Let’s begin by reviewing how the processor’s pricing plan in question works. Back in August of last year, Square introduced a flat-fee monthly plan, under which merchants would pay $275 per month and zero percent per swiped transaction for payment amounts under $400 and for a monthly sales volume of up to $21,000 (about $250,000 annually). If a merchant who’d signed up for the plan accepted a swiped payment for an amount greater than $400, it would be processed at the standard rate of 2.75 percent, as would all swiped transactions over the monthly limit of $21,000. All key-entered payments, irrespective of the transaction amount or monthly volume, would still be processed at 3.50 percent plus $0.15 per transaction.


Now, assuming that the average sales amount was lower than $400, at $275 per month, the flat-monthly-fee plan made perfect sense for all Square merchants, which were processing more than $10,000 in swiped transactions, on a monthly basis, but not for merchants processing less than that. So, if you were a Square user and your monthly processing volume was greater than $10,000, switching to the monthly plan would have saved you money, and, in some cases, a lot of it. For example, if you had switched to the flat-monthly-fee pricing plan and accepted $20,000-worth of swiped transactions over the course of the next full month, you would have been charged twice less in processing fees than you would have paid if you had stuck to the pay-as-you-go arrangement. So, unsurprisingly, merchants liked the offer. And now they are angry.

The Math Doesn’t Add Up


The worst part of the whole thing is that Square had buried the announcement of the discontinuation deep within its website, evidently hoping that it would fly under the radar and life would just go on as normal. But the announcement itself is quite something on its own right — here it is:

We launched a monthly flat rate to offer flexibility in pricing for larger businesses. Over the past year we heard from many of our customers that caps and limits in the program were inhibiting growth–at a certain point, rates went back up the more you sold. So, effective February 1, 2014, we’re replacing the Square monthly pricing program with one low per-swipe rate for your business.

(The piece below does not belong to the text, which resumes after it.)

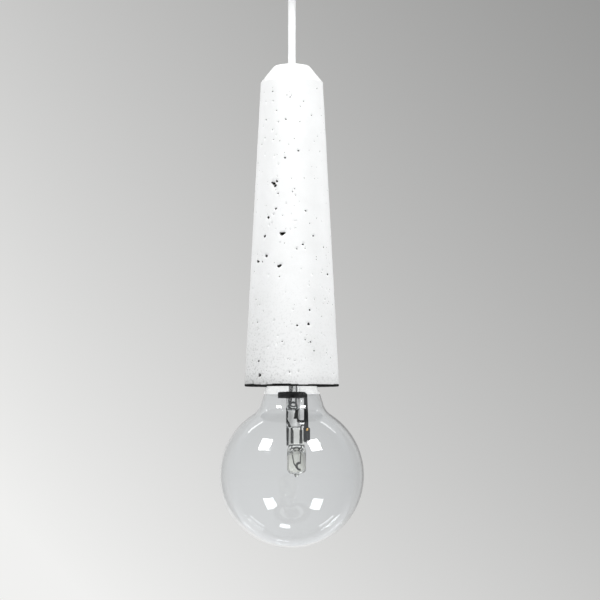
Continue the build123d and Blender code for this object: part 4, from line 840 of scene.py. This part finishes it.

We want our pricing to be simple: no more limits or complicated monthly caps at all. Just one low, flat per-swipe rate for your business.


OK, by all accounts, Jack Dorsey is a very smart man, and his board is full of impressive personalities (Larry Summers, Vinod Khosla, David Viniar, etc.). But just how stupid does he think the rest of us are? How could you say that the “caps and limits in the [flat monthly fee] program were inhibiting growth”? On the contrary, regardless of how big your volumes were, you’d be saving big on your first $21,000 or so in monthly card sales and then pay the standard fee on your additional sales. How does that inhibit your growth? It saves you money! Unsurprisingly, Square’s merchants are having none of it. Here is what they are telling their processor on its own Facebook page:


The Math Doesn't Add Up


I wish I saw the email, which Square had sent to its merchants to break the news to them. I suspect it would have been similar to the announcement on the processor’s website, but even if it were better — after all, it could get no worse — it couldn’t possibly hope to prevent the outrage. And the company fully deserves it — they created a pricing plan, which left them with very little room for profits and now they’ve come to regret it. But rather than state the real reason for discontinuing it — the math doesn’t add up — they are giving us all this nonsense — and their merchants are calling them on it.

The Takeaway


So Square has handled the matter in an appallingly bad manner. It is true that, whatever approach they might have chosen, the Square guys would still have taken a lot of flak from their merchants, but they still could and should have done better. And this is not the first time the company has been less than straightforward with us.


Regular readers may remember that, very early in the start-up’s existence, Jack Dorsey was railing against the credit card industry’s “misleading practices”, even as he was employing some of them. Then, in August of last year, Square and Starbucks made a huge announcement, in which they made it sound as though Square would start processing all of the coffee chain’s card transactions. Now it looks as though that was merely a publicity stunt on the part of both companies. So viewed in the light of previous events, the flat-monthly-fee venture could be seen as just another piece of the company’s marketing strategy. Only that this time it blew up in their faces.